%%

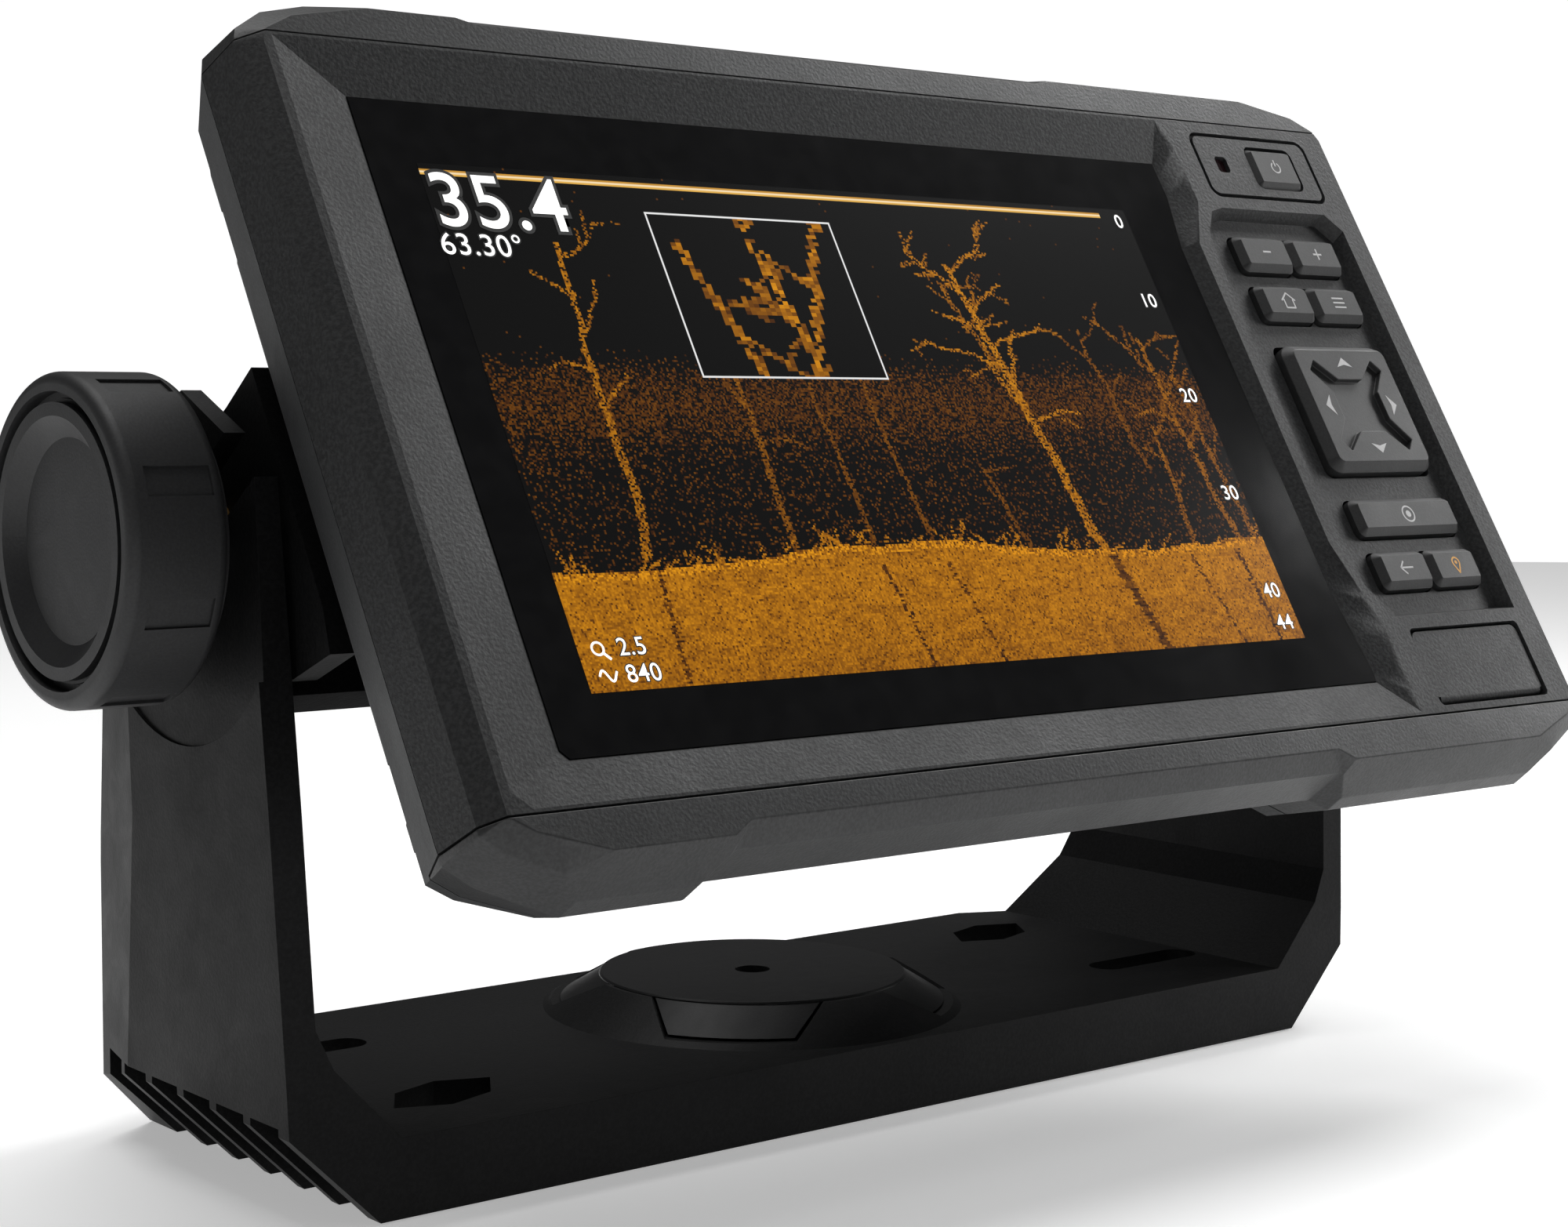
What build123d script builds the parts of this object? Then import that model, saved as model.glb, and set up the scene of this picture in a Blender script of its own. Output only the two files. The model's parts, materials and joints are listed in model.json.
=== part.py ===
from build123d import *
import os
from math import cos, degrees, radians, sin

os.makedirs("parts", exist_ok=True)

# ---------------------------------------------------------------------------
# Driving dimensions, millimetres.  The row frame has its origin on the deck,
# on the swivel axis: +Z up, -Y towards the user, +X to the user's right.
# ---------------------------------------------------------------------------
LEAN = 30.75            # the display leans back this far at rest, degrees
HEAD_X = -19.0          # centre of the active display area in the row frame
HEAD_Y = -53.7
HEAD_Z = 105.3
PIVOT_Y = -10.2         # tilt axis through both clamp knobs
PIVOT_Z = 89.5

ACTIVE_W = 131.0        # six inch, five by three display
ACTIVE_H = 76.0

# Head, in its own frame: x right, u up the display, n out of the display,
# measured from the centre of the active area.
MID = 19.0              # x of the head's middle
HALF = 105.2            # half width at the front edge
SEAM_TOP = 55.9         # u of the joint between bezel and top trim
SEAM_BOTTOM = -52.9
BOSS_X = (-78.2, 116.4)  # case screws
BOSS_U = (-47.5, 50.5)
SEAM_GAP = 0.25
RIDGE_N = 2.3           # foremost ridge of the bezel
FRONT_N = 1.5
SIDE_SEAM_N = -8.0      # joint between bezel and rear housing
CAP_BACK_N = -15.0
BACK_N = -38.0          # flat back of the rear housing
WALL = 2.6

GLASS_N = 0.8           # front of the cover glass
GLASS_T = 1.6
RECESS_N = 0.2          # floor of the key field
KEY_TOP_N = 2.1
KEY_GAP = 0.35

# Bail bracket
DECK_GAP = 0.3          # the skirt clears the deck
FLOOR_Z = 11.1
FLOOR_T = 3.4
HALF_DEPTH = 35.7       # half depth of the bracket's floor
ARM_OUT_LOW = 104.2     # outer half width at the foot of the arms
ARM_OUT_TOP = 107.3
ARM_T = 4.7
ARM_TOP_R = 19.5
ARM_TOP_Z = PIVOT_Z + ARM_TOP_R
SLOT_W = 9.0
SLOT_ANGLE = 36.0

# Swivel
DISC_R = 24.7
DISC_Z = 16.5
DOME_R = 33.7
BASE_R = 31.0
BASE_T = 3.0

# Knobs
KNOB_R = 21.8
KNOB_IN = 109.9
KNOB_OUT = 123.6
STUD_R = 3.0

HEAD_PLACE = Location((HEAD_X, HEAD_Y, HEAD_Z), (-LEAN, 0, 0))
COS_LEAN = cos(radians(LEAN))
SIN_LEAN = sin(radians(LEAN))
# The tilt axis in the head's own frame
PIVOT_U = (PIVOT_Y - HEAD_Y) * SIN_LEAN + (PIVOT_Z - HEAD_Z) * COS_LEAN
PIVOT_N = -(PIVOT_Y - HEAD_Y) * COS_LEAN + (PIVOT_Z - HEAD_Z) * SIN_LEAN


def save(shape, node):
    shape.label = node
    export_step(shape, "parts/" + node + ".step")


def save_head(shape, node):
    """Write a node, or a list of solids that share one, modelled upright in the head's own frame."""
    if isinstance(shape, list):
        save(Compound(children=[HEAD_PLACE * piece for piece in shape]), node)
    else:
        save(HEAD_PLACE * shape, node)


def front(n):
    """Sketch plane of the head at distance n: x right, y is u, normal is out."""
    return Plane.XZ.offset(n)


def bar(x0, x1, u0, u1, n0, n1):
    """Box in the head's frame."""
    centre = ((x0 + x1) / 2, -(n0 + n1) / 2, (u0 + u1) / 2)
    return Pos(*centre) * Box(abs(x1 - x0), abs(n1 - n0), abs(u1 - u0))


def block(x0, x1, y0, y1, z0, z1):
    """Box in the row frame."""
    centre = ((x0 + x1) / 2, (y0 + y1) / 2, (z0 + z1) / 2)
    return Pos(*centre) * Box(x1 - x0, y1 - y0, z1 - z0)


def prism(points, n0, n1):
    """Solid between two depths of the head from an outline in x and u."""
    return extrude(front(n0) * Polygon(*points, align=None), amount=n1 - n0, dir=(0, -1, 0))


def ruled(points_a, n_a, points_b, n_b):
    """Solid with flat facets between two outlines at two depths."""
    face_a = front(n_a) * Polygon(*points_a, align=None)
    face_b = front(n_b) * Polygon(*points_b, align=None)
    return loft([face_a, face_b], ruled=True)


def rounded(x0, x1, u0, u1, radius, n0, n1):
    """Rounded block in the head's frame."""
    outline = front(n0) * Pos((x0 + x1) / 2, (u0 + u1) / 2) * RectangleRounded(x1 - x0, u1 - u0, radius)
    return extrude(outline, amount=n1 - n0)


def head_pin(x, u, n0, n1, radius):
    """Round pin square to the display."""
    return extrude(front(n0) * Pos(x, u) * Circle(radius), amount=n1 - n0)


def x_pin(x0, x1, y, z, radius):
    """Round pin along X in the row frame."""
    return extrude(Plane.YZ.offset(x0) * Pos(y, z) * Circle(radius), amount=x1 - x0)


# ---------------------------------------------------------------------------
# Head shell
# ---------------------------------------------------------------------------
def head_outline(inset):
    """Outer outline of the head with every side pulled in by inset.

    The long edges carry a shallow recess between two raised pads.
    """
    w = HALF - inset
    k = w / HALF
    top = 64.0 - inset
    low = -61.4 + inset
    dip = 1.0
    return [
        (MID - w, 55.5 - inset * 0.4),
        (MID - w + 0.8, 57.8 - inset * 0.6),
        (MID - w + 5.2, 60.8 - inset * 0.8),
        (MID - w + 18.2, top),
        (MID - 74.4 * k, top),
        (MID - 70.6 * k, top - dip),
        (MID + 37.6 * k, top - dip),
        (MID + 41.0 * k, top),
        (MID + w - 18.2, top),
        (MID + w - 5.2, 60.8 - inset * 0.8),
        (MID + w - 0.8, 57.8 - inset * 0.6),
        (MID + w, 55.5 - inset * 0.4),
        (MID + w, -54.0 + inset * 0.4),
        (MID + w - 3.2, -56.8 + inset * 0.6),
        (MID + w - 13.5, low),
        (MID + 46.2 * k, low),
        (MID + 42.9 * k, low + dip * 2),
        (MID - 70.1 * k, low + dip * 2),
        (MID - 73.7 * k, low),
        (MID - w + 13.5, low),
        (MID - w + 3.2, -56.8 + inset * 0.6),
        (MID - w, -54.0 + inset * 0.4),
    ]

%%

What you need to do: Write out the entire listing exactly.

Complete output:
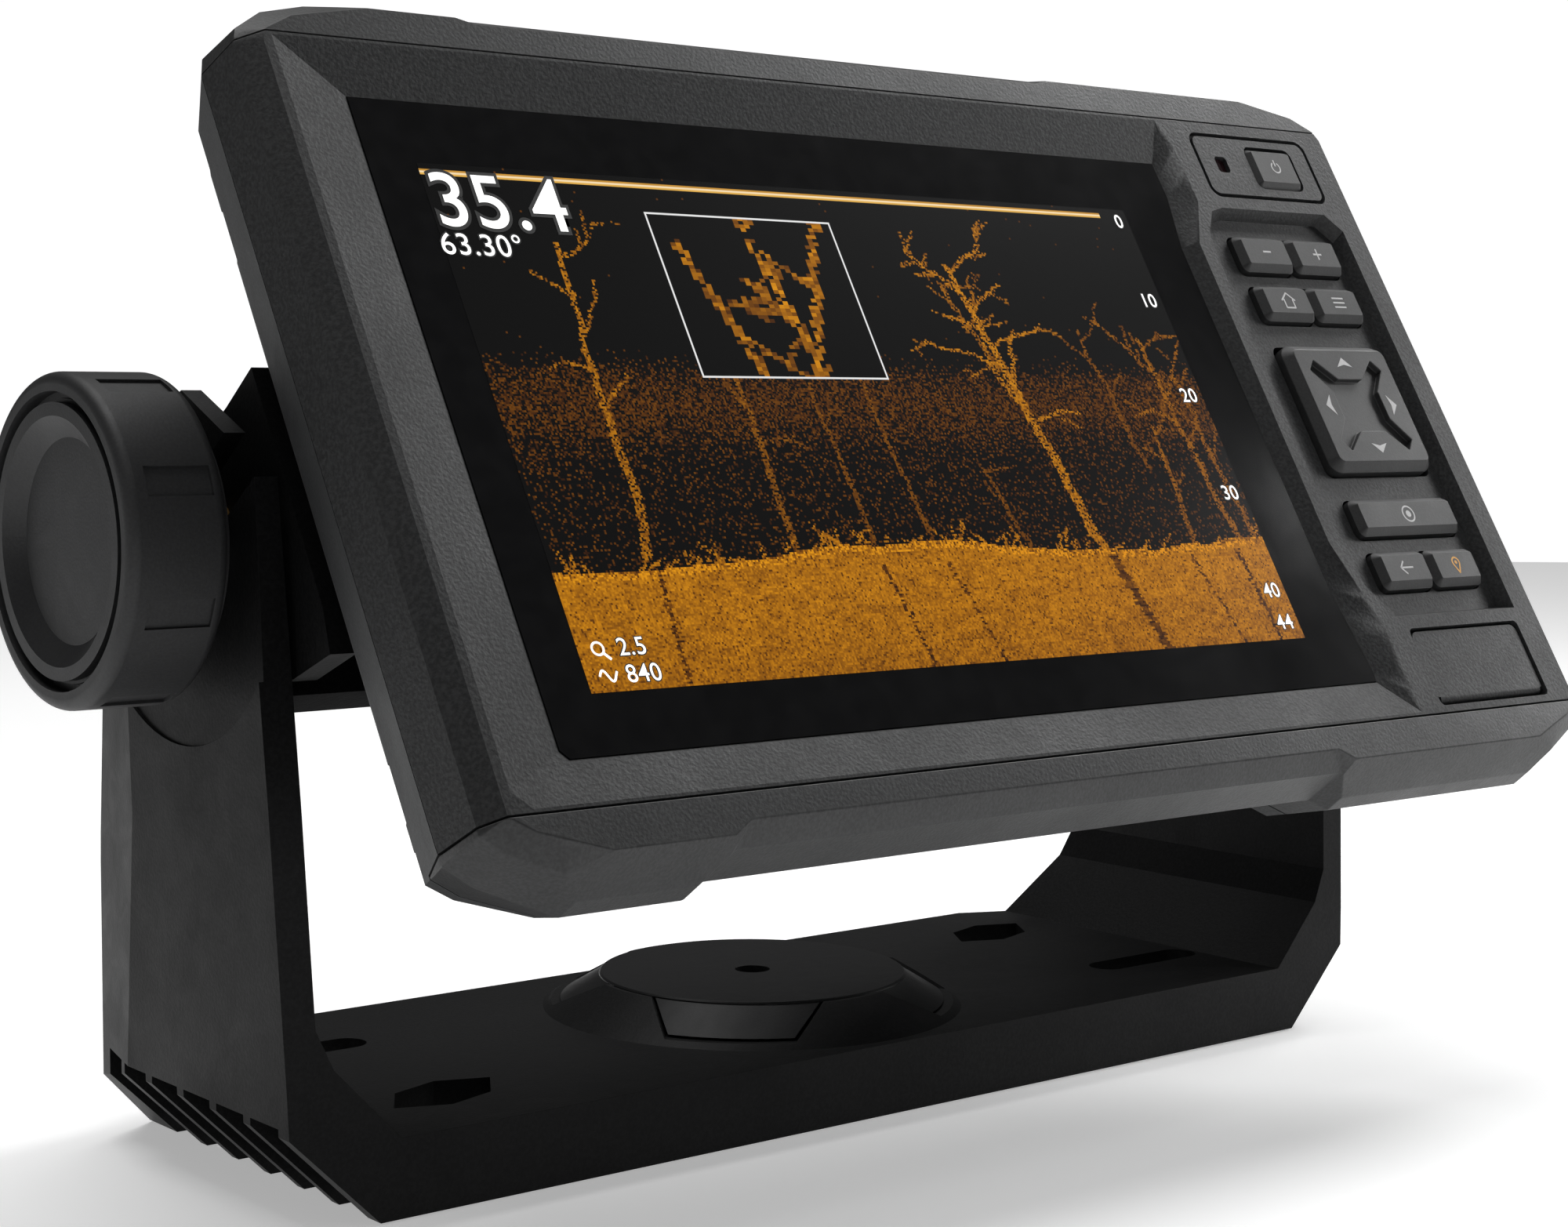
What build123d script builds the parts of this object? Then import that model, saved as model.glb, and set up the scene of this picture in a Blender script of its own. Output only the two files. The model's parts, materials and joints are listed in model.json.
=== part.py ===
from build123d import *
import os
from math import cos, degrees, radians, sin

os.makedirs("parts", exist_ok=True)

# ---------------------------------------------------------------------------
# Driving dimensions, millimetres.  The row frame has its origin on the deck,
# on the swivel axis: +Z up, -Y towards the user, +X to the user's right.
# ---------------------------------------------------------------------------
LEAN = 30.75            # the display leans back this far at rest, degrees
HEAD_X = -19.0          # centre of the active display area in the row frame
HEAD_Y = -53.7
HEAD_Z = 105.3
PIVOT_Y = -10.2         # tilt axis through both clamp knobs
PIVOT_Z = 89.5

ACTIVE_W = 131.0        # six inch, five by three display
ACTIVE_H = 76.0

# Head, in its own frame: x right, u up the display, n out of the display,
# measured from the centre of the active area.
MID = 19.0              # x of the head's middle
HALF = 105.2            # half width at the front edge
SEAM_TOP = 55.9         # u of the joint between bezel and top trim
SEAM_BOTTOM = -52.9
BOSS_X = (-78.2, 116.4)  # case screws
BOSS_U = (-47.5, 50.5)
SEAM_GAP = 0.25
RIDGE_N = 2.3           # foremost ridge of the bezel
FRONT_N = 1.5
SIDE_SEAM_N = -8.0      # joint between bezel and rear housing
CAP_BACK_N = -15.0
BACK_N = -38.0          # flat back of the rear housing
WALL = 2.6

GLASS_N = 0.8           # front of the cover glass
GLASS_T = 1.6
RECESS_N = 0.2          # floor of the key field
KEY_TOP_N = 2.1
KEY_GAP = 0.35

# Bail bracket
DECK_GAP = 0.3          # the skirt clears the deck
FLOOR_Z = 11.1
FLOOR_T = 3.4
HALF_DEPTH = 35.7       # half depth of the bracket's floor
ARM_OUT_LOW = 104.2     # outer half width at the foot of the arms
ARM_OUT_TOP = 107.3
ARM_T = 4.7
ARM_TOP_R = 19.5
ARM_TOP_Z = PIVOT_Z + ARM_TOP_R
SLOT_W = 9.0
SLOT_ANGLE = 36.0

# Swivel
DISC_R = 24.7
DISC_Z = 16.5
DOME_R = 33.7
BASE_R = 31.0
BASE_T = 3.0

# Knobs
KNOB_R = 21.8
KNOB_IN = 109.9
KNOB_OUT = 123.6
STUD_R = 3.0

HEAD_PLACE = Location((HEAD_X, HEAD_Y, HEAD_Z), (-LEAN, 0, 0))
COS_LEAN = cos(radians(LEAN))
SIN_LEAN = sin(radians(LEAN))
# The tilt axis in the head's own frame
PIVOT_U = (PIVOT_Y - HEAD_Y) * SIN_LEAN + (PIVOT_Z - HEAD_Z) * COS_LEAN
PIVOT_N = -(PIVOT_Y - HEAD_Y) * COS_LEAN + (PIVOT_Z - HEAD_Z) * SIN_LEAN


def save(shape, node):
    shape.label = node
    export_step(shape, "parts/" + node + ".step")


def save_head(shape, node):
    """Write a node, or a list of solids that share one, modelled upright in the head's own frame."""
    if isinstance(shape, list):
        save(Compound(children=[HEAD_PLACE * piece for piece in shape]), node)
    else:
        save(HEAD_PLACE * shape, node)


def front(n):
    """Sketch plane of the head at distance n: x right, y is u, normal is out."""
    return Plane.XZ.offset(n)


def bar(x0, x1, u0, u1, n0, n1):
    """Box in the head's frame."""
    centre = ((x0 + x1) / 2, -(n0 + n1) / 2, (u0 + u1) / 2)
    return Pos(*centre) * Box(abs(x1 - x0), abs(n1 - n0), abs(u1 - u0))


def block(x0, x1, y0, y1, z0, z1):
    """Box in the row frame."""
    centre = ((x0 + x1) / 2, (y0 + y1) / 2, (z0 + z1) / 2)
    return Pos(*centre) * Box(x1 - x0, y1 - y0, z1 - z0)


def prism(points, n0, n1):
    """Solid between two depths of the head from an outline in x and u."""
    return extrude(front(n0) * Polygon(*points, align=None), amount=n1 - n0, dir=(0, -1, 0))


def ruled(points_a, n_a, points_b, n_b):
    """Solid with flat facets between two outlines at two depths."""
    face_a = front(n_a) * Polygon(*points_a, align=None)
    face_b = front(n_b) * Polygon(*points_b, align=None)
    return loft([face_a, face_b], ruled=True)


def rounded(x0, x1, u0, u1, radius, n0, n1):
    """Rounded block in the head's frame."""
    outline = front(n0) * Pos((x0 + x1) / 2, (u0 + u1) / 2) * RectangleRounded(x1 - x0, u1 - u0, radius)
    return extrude(outline, amount=n1 - n0)


def head_pin(x, u, n0, n1, radius):
    """Round pin square to the display."""
    return extrude(front(n0) * Pos(x, u) * Circle(radius), amount=n1 - n0)


def x_pin(x0, x1, y, z, radius):
    """Round pin along X in the row frame."""
    return extrude(Plane.YZ.offset(x0) * Pos(y, z) * Circle(radius), amount=x1 - x0)


# ---------------------------------------------------------------------------
# Head shell
# ---------------------------------------------------------------------------
def head_outline(inset):
    """Outer outline of the head with every side pulled in by inset.

    The long edges carry a shallow recess between two raised pads.
    """
    w = HALF - inset
    k = w / HALF
    top = 64.0 - inset
    low = -61.4 + inset
    dip = 1.0
    return [
        (MID - w, 55.5 - inset * 0.4),
        (MID - w + 0.8, 57.8 - inset * 0.6),
        (MID - w + 5.2, 60.8 - inset * 0.8),
        (MID - w + 18.2, top),
        (MID - 74.4 * k, top),
        (MID - 70.6 * k, top - dip),
        (MID + 37.6 * k, top - dip),
        (MID + 41.0 * k, top),
        (MID + w - 18.2, top),
        (MID + w - 5.2, 60.8 - inset * 0.8),
        (MID + w - 0.8, 57.8 - inset * 0.6),
        (MID + w, 55.5 - inset * 0.4),
        (MID + w, -54.0 + inset * 0.4),
        (MID + w - 3.2, -56.8 + inset * 0.6),
        (MID + w - 13.5, low),
        (MID + 46.2 * k, low),
        (MID + 42.9 * k, low + dip * 2),
        (MID - 70.1 * k, low + dip * 2),
        (MID - 73.7 * k, low),
        (MID - w + 13.5, low),
        (MID - w + 3.2, -56.8 + inset * 0.6),
        (MID - w, -54.0 + inset * 0.4),
    ]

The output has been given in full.